LOUISVILLE, Ky. — So far this month, more than 50 schools have closed in Kentucky and 186,500 students have been impacted by illness, according to the Kentucky School Boards Association.

What You Need To Know

  • 58 schools have closed or used NTI days from Nov. 3-22 due to illness

  • 186,500 students have been impacted by illness

  • Bullitt County, Shelby County and LaRue County Schools all canceled class on Tuesday

“This is different from a snow day. Sometimes you can see a snow day coming and anticipate a possible closure, but today was tough for our families and we know that which is why we wanted to make a decision and communicate that early yesterday afternoon,” Dr. Jesse Bacon, superintendent for Bullitt County Public Schools, said.

It's a message that has become pretty repetitive within Kentucky Schools this week. At the time of this article publishing, at least 58 schools have closed or used NTI days from Nov. 3-22 because of illness.

“So 192 staff members were out yesterday with only about a 53% fill rate for substitutes and that just puts a lot of strain on our folks that are available to come,” Bacon said.

Bullitt County Public Schools aren’t the only ones dealing with it.
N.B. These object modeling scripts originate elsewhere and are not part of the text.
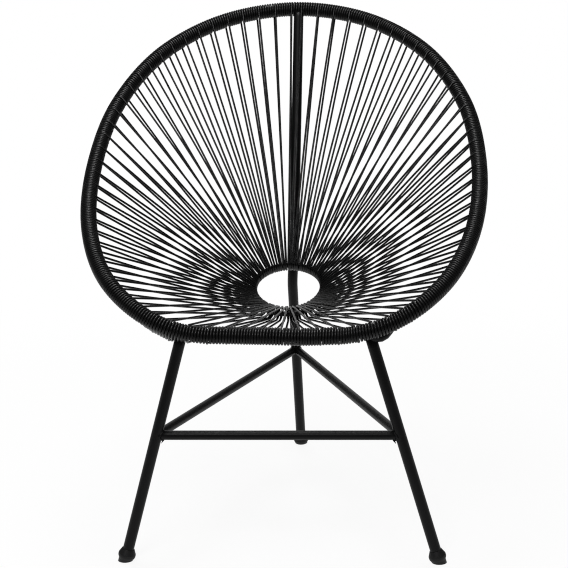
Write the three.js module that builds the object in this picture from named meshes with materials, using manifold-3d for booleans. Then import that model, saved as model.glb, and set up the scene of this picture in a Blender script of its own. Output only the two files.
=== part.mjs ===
import * as THREE from 'three';
import { mergeVertices } from 'three/addons/utils/BufferGeometryUtils.js';
import Module from 'manifold-3d';

const wasm = await Module();
wasm.setup();

// A round lounge chair on three legs. A raked, closed rim of bent tube is wound with cord
// from end to end, and the same cord is strung to a small ring in the middle, down in front of
// it and back up behind it, so that two layers of taut strands make the bowl of the seat.
// Millimetres, +Z up, the front towards -Y, +X to the right for someone who faces the chair.

// Rim
const seatWidth = 720;
const seatDepth = 720;
const rimFrontHeight = 411.5;
const rimTopHeight = 879;
const rimTubeDiameter = 19;

// Cord and its windings
const cordDiameter = 4.2;
const stationCount = 80;
const sectorCount = 16;
// How deep a strand's line lies in the winding that it leaves, as a share of the cord: its own
// turn carries it, and it slants over the turns beside it
const strandSinkShare = 0.8;

// Ring in the middle of the seat
const hubRadius = 68.5;
const hubRodDiameter = 10;
const hubSetback = 362;
const hubHeight = 399;
const hubTilt = 27;

// Front rail, a second tube close behind the rim that takes the front legs
const railTubeDiameter = 19;
const railHalfLength = 204;
const railCornerReach = 170;
const railStraightReach = 130;
const railMiddleDrop = 10;
const railCornerDrop = 50;
const railEndDrop = 5;

// Front legs
const legTubeDiameter = 19;
const tubeWall = 1.5;
const frontFootSpread = 538;
const frontFootSetback = 40;
const frontLegTopSpread = 304;
// How far short of the rail's middle a front leg's end is cut, as a share of the rail's radius
const legSeatShare = 0.5;

// Rear leg, which bends behind the seat and runs on up to the rim
const rearFootSetback = 655;
const rearBendBehindHub = 34.5;
const rearBendHeight = 410;
const rearBendRadius = 80;

// Brace between the legs
const braceHeight = 231;
const crossbarDiameter = 16;
const stretcherDiameter = 15.5;
const gussetSize = 9;
const gussetThickness = 4;

// Foot caps
const capCollarDiameter = 30;
const capSoleDiameter = 25;
const capMouthDiameter = 22.5;
const capHeight = 24;
const capCollarHeight = 14;
const capCollarBand = 4;
const capSoleHeight = 4;
const capFloor = 8;

// Clearances and fineness
const fitGap = 0.3;
const cutOverrun = 20;
const weldTolerance = 0.0001;
const legSides = 16;
const tubeSides = 10;
const ringSides = 8;
const windingSides = 8;
const strandSides = 4;
const hubSteps = 32;
const bendSteps = 5;

// Half outline of the rim from the front middle to the top middle:
// across as a share of the half width, back as a share of the depth, up as a share of the rise
const rimOutlineShares = [
  [0, 0, 0],
  [0.206, 0.001, -0.001],
  [0.369, 0, 0.004],
  [0.52, 0.002, 0.033],
  [0.675, 0.028, 0.088],
  [0.832, 0.102, 0.172],
  [0.958, 0.259, 0.302],
  [0.999, 0.484, 0.483],
  [0.928, 0.692, 0.678],
  [0.719, 0.853, 0.85],
  [0.395, 0.959, 0.961],
  [0, 1, 1],
];

// How far the strands have come round one side of the rim: the share of that side's strands,
// and the share of its length. They are closest at the front corners, and at the top the last
// ones stand close to the spine, so their even spacing ends past the middle.
const stringingShares = [
  [0, 0],
  [0.165, 0.1603],
  [0.3525, 0.319],
  [1, 1.005],
];

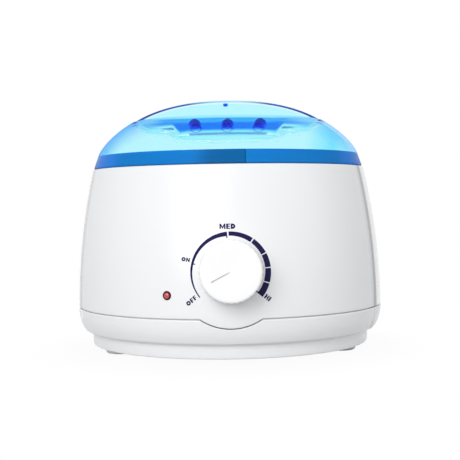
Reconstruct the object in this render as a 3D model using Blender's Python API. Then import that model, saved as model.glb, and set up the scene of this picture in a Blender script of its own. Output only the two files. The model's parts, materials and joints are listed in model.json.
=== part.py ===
"""Wax heater: a round table-top heater with a lift-out pot, a clear domed lid and one dial.

Metres, +Z up. The front, with the dial, faces -Y. The origin is on the table, under the middle of
the whole object, so the body's own axis stands a little behind it. The pot stands in a heating cup
that hangs from the housing's ledge, and the lid rests on the housing's rim.
"""

import math

import bpy
import bmesh
import numpy as np
from mathutils import Matrix, Vector

# Clearances
gap = 0.0003
seam = 0.0005
overrun = 0.002

# Pot, which sets the size of all that stands round it
pot_radius = 0.0586
pot_wall = 0.0010
pot_depth = 0.0602
pot_corner = 0.0030
pot_flange_width = 0.0076
pot_flange_thickness = 0.0012

# Housing, measured over its side panels
rim_margin = 0.0242
side_flare = 0.0097
housing_height = 0.0828
housing_wall = 0.0022
rim_width = 0.0030
rim_depth = 0.0035
ledge_thickness = 0.0022
panel_step = 0.0007
panel_half_angle = math.radians(14.0)
panel_edge_angle = math.radians(1.3)

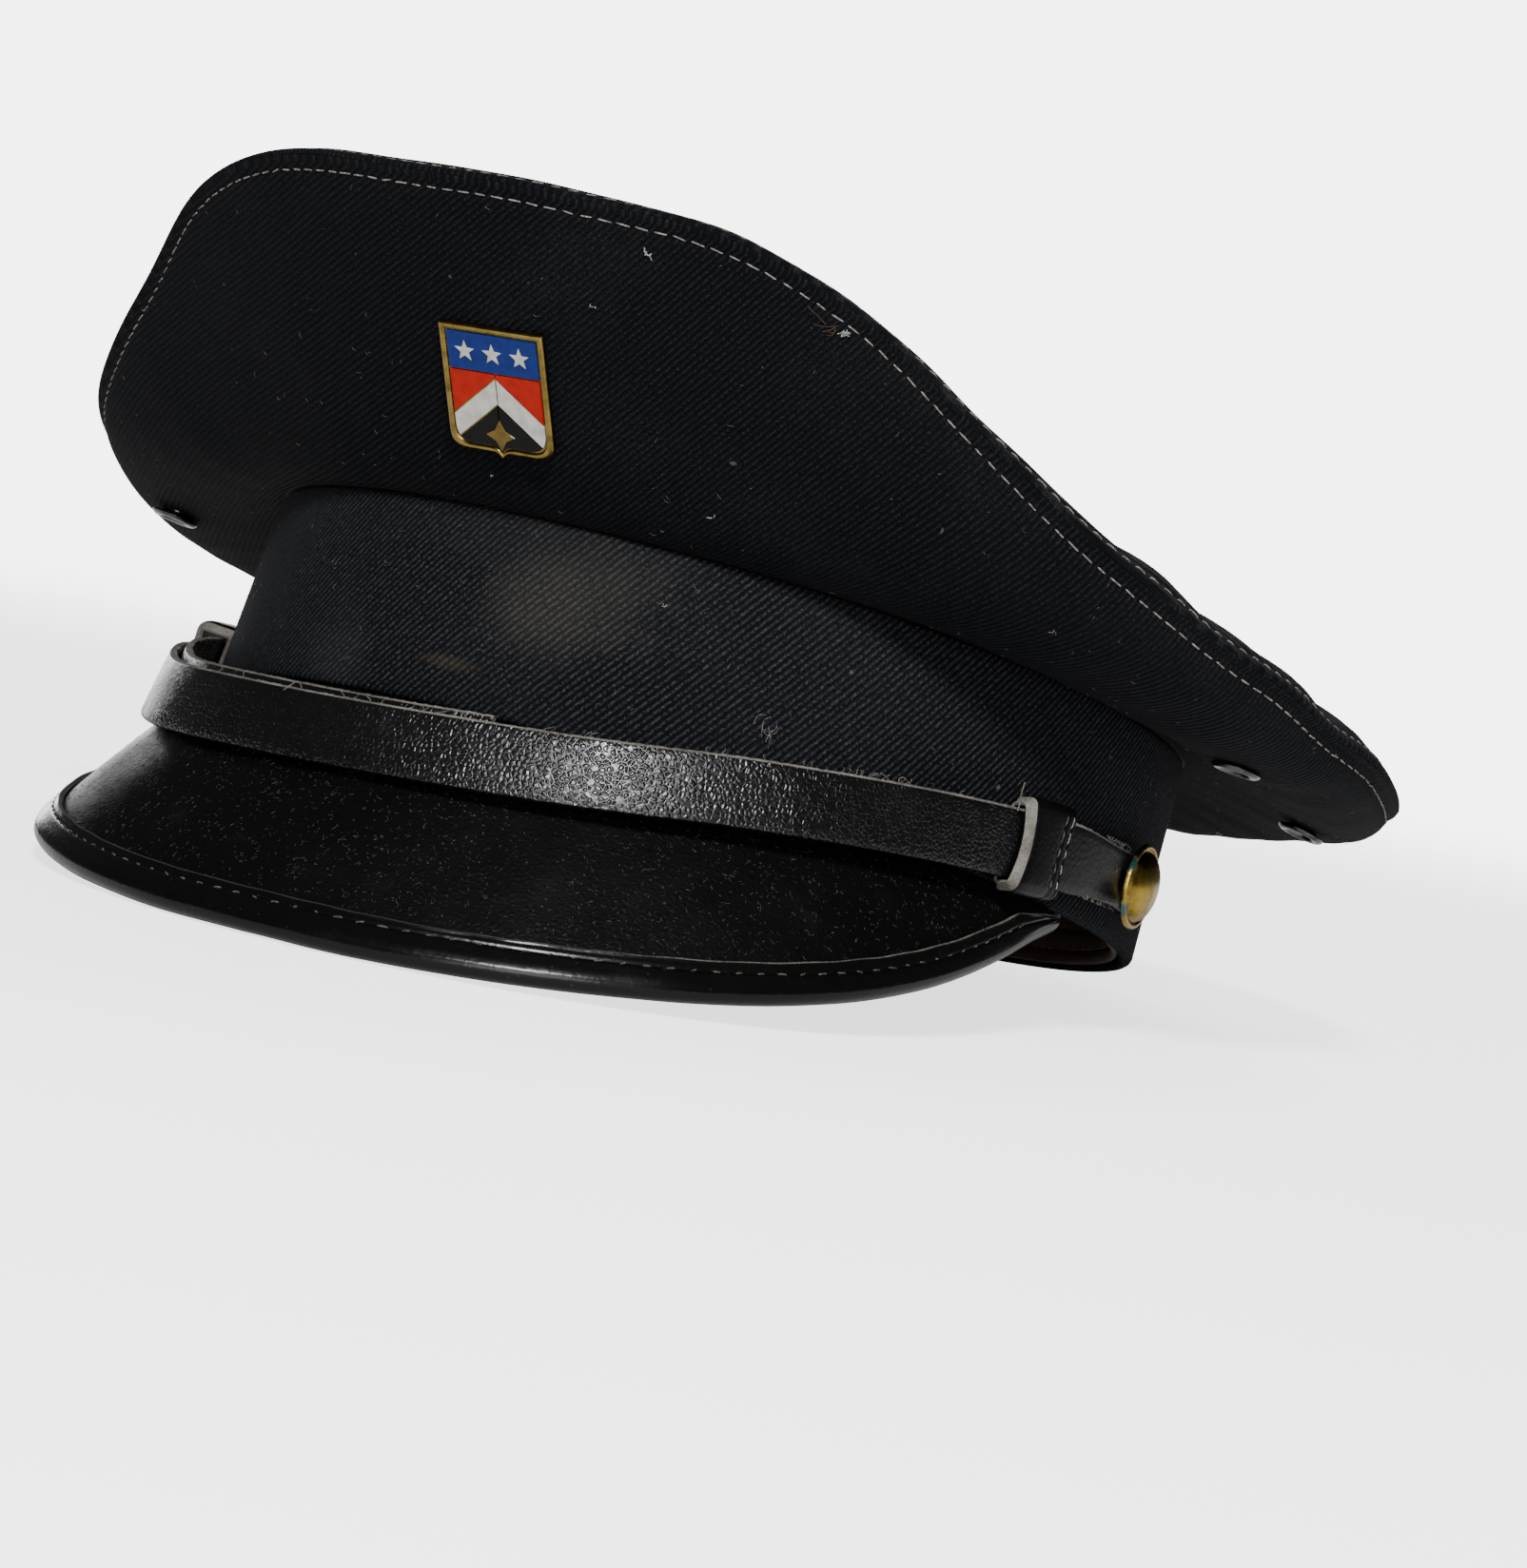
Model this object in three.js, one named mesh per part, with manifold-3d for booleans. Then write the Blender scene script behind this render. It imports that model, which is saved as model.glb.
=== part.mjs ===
// A peaked uniform cap: cloth crown and band, leather sweatband, leather peak with a bound edge,
// chin strap in two layers with its keepers and buttons, eyelets and a shield badge.
// Millimetres and degrees, +Z up, the peak towards -Y, the wearer's left side towards +X.
// The cap's own frame has the lower edge of the band at height 0. The whole cap is then tilted
// back onto its peak and the rear of the band, as it rests by itself on a table.
import * as THREE from "three";
import { mergeVertices } from "three/addons/utils/BufferGeometryUtils.js";
import Module from "manifold-3d";

const wasm = await Module();
wasm.setup();

// Driving dimensions
const gap = 0.3;
const cloth = 2.0;
const band = {
  halfWidth: 87.7, halfLength: 96.0, wall: 2.5,
  frontHeight: 36.8, sideHeight: 38.5, backHeight: 41.0,
  frontLean: 4.8, sideLean: 0.7, backLean: 0.6,
};
const sweatband = { wall: 1.2, bottom: 0.8, height: 30 };
const crown = {
  flareFront: 40, flareSide: 14, shelfFront: 9, shelfSide: 18, frontPower: 1.5,
  lift: 14, edgeRise: 4, edgePower: 24,
};
// The crown's edge, from the front (0) round to the back (180), the same on both sides. The side
// panel dips below the seam as it leaves it, and runs up straight to the edge.
const crownEdge = [
  { angle: 0, radius: 136, height: 84, dip: 0.5, run: 20 },
  { angle: 15, radius: 134.5, height: 84.5, dip: 0.5, run: 20 },
  { angle: 30, radius: 130.5, height: 80.5, dip: 1, run: 18 },
  { angle: 45, radius: 126.5, height: 65.5, dip: 2.5, run: 15 },
  { angle: 60, radius: 129, height: 52, dip: 5.5, run: 12 },
  { angle: 75, radius: 131, height: 45, dip: 7, run: 11 },
  { angle: 90, radius: 131, height: 41.5, dip: 6, run: 12 },
  { angle: 105, radius: 130, height: 41, dip: 3, run: 14.5 },
  { angle: 120, radius: 129.5, height: 42, dip: 1, run: 13 },
  { angle: 135, radius: 130, height: 43, dip: 0.5, run: 9 },
  { angle: 150, radius: 131, height: 43, dip: 0.5, run: 8 },
  { angle: 165, radius: 132, height: 43, dip: 0.5, run: 8 },
  { angle: 180, radius: 132, height: 43, dip: 0.5, run: 8 },
];
const peak = { thickness: 2.0, tipAngle: 82.5, footAlong: 4, sections: 40 };
// The peak's outer edge on either side of the middle: how far it stands out from the band, and how low
const peakOutline = [
  { angle: 0, reach: 33, drop: 47.6 },
  { angle: 10, reach: 32.6, drop: 47.1 },
  { angle: 20, reach: 31.2, drop: 45 },
  { angle: 30, reach: 29, drop: 41.5 },
  { angle: 40, reach: 25.8, drop: 36.8 },
  { angle: 50, reach: 21, drop: 30.6 },
  { angle: 60, reach: 14, drop: 23.2 },
  { angle: 70, reach: 7.2, drop: 14.8 },
  { angle: 78, reach: 2.8, drop: 7.6 },
  { angle: 83, reach: 1, drop: 3.6 },
];
// The binding: two leaves over the peak's edge, and a rolled bead that stands out past it
const binding = { leather: 0.8, leaf: 5.2, bead: 2.0, shoulder: 1.4, slope: 0.2, nose: 0.9, mostOfPeak: 0.45 };
// The outer layer runs on the inner one until it comes down onto the band between two angles
const strap = {
  width: 12.6, thickness: 1.8, layerGap: 0.5, innerRise: 1.6, innerEnd: 12, outerEnd: -75,
  endPastButton: 5, taper: 0.17, taperFrom: 79, taperTo: 90, stackedTo: 15, singleFrom: 60,
  lean: 10, leanTo: 40, uprightFrom: 90, step: 4,
};
// The chin strap's middle line: its height, and how far it stands off the band
const strapRoute = [
  { angle: -103, height: 10.5, standoff: 1.3 },
  { angle: -97, height: 10.5, standoff: 1.3 },
  { angle: -80, height: 7.3, standoff: 3.8 },
  { angle: -60, height: 1, standoff: 6.5 },
  { angle: -40, height: -6.3, standoff: 8.4 },
  { angle: -20, height: -9.6, standoff: 10.7 },
  { angle: 0, height: -9.8, standoff: 11.2 },
  { angle: 20, height: -6.9, standoff: 10.9 },
  { angle: 40, height: -0.8, standoff: 9 },
  { angle: 60, height: 4.8, standoff: 6.5 },
  { angle: 80, height: 9, standoff: 3.5 },
  { angle: 97, height: 10.7, standoff: 1.3 },
  { angle: 103, height: 10.7, standoff: 1.3 },
];
const keeper = { leather: 1.6, length: 13, leftAngle: 73, rightAngle: -71, slack: 0.4 };
const button = { angle: 97, radius: 8, rise: 3.6, rim: 0.9, shank: 2.2, stand: 0.4 };
// The dome's shape, as shares of the button's radius and rise
const dome = [{ out: 0.72, up: 0.6 }, { out: 0.4, up: 0.9 }, { out: 0, up: 1 }];
const eyelet = { outer: 4.6, inner: 2.2, flange: 0.8, hole: 3.0, stand: 0.6, outerEase: 0.5, innerEase: 0.4 };
const eyelets = [
  { name: "eyelet_left_front", angle: 86, along: 0.46 },
  { name: "eyelet_left_rear", angle: 122, along: 0.5 },
  { name: "eyelet_right_front", angle: -75, along: 0.52 },
  { name: "eyelet_right_rear", angle: -112, along: 0.5 },
];
const badge = {
  width: 20.2, height: 25.6, corner: 3.2, tip: 1.2, tipWidth: 2, tipEase: 0.6,
  plate: 0.8, rimWidth: 1.2, rimRise: 0.5, enamel: 0.35, along: 0.49, aside: 8, turn: 3,
};
// How finely the shells are divided: round the cap, up the side panel and out over the top
const around = 68;
const sideSteps = [0, 0.12, 0.26, 0.42, 0.58, 0.72, 0.86, 1];
const topSteps = [0.28, 0.54, 0.76, 0.89, 0.95, 0.98, 1];

const rad = THREE.MathUtils.degToRad;
const deg = THREE.MathUtils.radToDeg;
const mix = THREE.MathUtils.lerp;
const smoothstep = THREE.MathUtils.smoothstep;
const vec = (x, y, z) => new THREE.Vector3(x, y, z);

const material = (color, roughness, metalness = 0) =>
  new THREE.MeshStandardMaterial({ color, roughness, metalness });
const finishes = {
  cloth: material(0x15171d, 0.9),
  leather: material(0x0b0b0c, 0.45),
  lining: material(0x2b1a12, 0.6),
  keeper: material(0x14110f, 0.55),
  brass: material(0xa8842c, 0.35, 1),
  steel: material(0x1a1a1c, 0.4, 1),
  enamel: material(0xa5221c, 0.25),
};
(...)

Nearby districts, like Shelby County and LaRue County Schools, also canceled classes for at least one day this week.

Bullitt County Public Schools is planning to use the closure along with the rest of Thanksgiving break to clean and sanitize their buildings and classrooms.

Advanced Practice Registered Nurse Rachel Alexander with Norton Healthcare said flu numbers are higher now, earlier in the season, than in years past.

“For Norton, we're definitely seeing an increase in flu cases over the past five weeks,” said Alexander, who is also manager of telehealth for Norton Healthcare. “We've got from a 2% positivity rate to about a 50% positivity rate for the system. So that's a pretty significant increase.”

Alexander added flu cases usually rise throughout December and early January, but due to masking during COVID, it prevented a severe flu season.

“But this year, I think we're all around each other again, we're not masking, there's lots of exposure, so I think that's part of the earlier season,” Alexander said.

So if you are experiencing symptoms of flu such as fever, headache, body aches, cough or even a sore throat, when do you know if you should get tested?

“Testing is recommended if you're in those high-risk groups, that would be the very young, the very old, or older patients,” Alexander said. “If you have any health problems, asthma, heart disease, lung disease, if you're pregnant, those would be higher risk patients that we would encourage to be tested because there are treatment options out there for flu.”

If you don’t meet that high-risk category, Norton Healthcare said it’s OK to not get tested, just isolate and stay home until you’re fever free for 24 hours.